--- START ---

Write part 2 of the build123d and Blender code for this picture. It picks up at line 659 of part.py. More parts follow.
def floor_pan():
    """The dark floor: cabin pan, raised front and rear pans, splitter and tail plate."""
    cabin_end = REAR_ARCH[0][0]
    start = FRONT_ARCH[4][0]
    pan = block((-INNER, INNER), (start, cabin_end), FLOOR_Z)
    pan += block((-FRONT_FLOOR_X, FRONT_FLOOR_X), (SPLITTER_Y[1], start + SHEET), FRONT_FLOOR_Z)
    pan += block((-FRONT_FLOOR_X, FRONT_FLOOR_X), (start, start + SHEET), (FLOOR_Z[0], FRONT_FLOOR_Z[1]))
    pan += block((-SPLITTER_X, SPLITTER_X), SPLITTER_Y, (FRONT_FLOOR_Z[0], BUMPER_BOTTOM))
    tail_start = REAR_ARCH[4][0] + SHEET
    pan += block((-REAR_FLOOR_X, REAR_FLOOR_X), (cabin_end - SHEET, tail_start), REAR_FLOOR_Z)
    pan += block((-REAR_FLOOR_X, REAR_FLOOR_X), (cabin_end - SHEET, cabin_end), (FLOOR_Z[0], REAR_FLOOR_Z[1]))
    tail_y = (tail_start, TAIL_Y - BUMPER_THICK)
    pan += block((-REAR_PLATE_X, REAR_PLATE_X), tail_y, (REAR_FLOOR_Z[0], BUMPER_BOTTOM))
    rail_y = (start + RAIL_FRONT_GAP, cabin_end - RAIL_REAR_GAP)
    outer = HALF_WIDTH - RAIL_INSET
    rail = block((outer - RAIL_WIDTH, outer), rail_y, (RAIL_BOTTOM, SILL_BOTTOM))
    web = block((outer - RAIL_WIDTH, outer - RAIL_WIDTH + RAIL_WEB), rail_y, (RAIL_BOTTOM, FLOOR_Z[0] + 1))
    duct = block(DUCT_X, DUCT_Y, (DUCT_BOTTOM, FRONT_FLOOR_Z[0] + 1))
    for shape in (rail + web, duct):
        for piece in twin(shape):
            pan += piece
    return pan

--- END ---

### WHAT TO PRODUCE
Extract all of the data above and output it character for character.

### TASK RESULT
Write part 2 of the build123d and Blender code for this picture. It picks up at line 659 of part.py. More parts follow.
def floor_pan():
    """The dark floor: cabin pan, raised front and rear pans, splitter and tail plate."""
    cabin_end = REAR_ARCH[0][0]
    start = FRONT_ARCH[4][0]
    pan = block((-INNER, INNER), (start, cabin_end), FLOOR_Z)
    pan += block((-FRONT_FLOOR_X, FRONT_FLOOR_X), (SPLITTER_Y[1], start + SHEET), FRONT_FLOOR_Z)
    pan += block((-FRONT_FLOOR_X, FRONT_FLOOR_X), (start, start + SHEET), (FLOOR_Z[0], FRONT_FLOOR_Z[1]))
    pan += block((-SPLITTER_X, SPLITTER_X), SPLITTER_Y, (FRONT_FLOOR_Z[0], BUMPER_BOTTOM))
    tail_start = REAR_ARCH[4][0] + SHEET
    pan += block((-REAR_FLOOR_X, REAR_FLOOR_X), (cabin_end - SHEET, tail_start), REAR_FLOOR_Z)
    pan += block((-REAR_FLOOR_X, REAR_FLOOR_X), (cabin_end - SHEET, cabin_end), (FLOOR_Z[0], REAR_FLOOR_Z[1]))
    tail_y = (tail_start, TAIL_Y - BUMPER_THICK)
    pan += block((-REAR_PLATE_X, REAR_PLATE_X), tail_y, (REAR_FLOOR_Z[0], BUMPER_BOTTOM))
    rail_y = (start + RAIL_FRONT_GAP, cabin_end - RAIL_REAR_GAP)
    outer = HALF_WIDTH - RAIL_INSET
    rail = block((outer - RAIL_WIDTH, outer), rail_y, (RAIL_BOTTOM, SILL_BOTTOM))
    web = block((outer - RAIL_WIDTH, outer - RAIL_WIDTH + RAIL_WEB), rail_y, (RAIL_BOTTOM, FLOOR_Z[0] + 1))
    duct = block(DUCT_X, DUCT_Y, (DUCT_BOTTOM, FRONT_FLOOR_Z[0] + 1))
    for shape in (rail + web, duct):
        for piece in twin(shape):
            pan += piece
    return pan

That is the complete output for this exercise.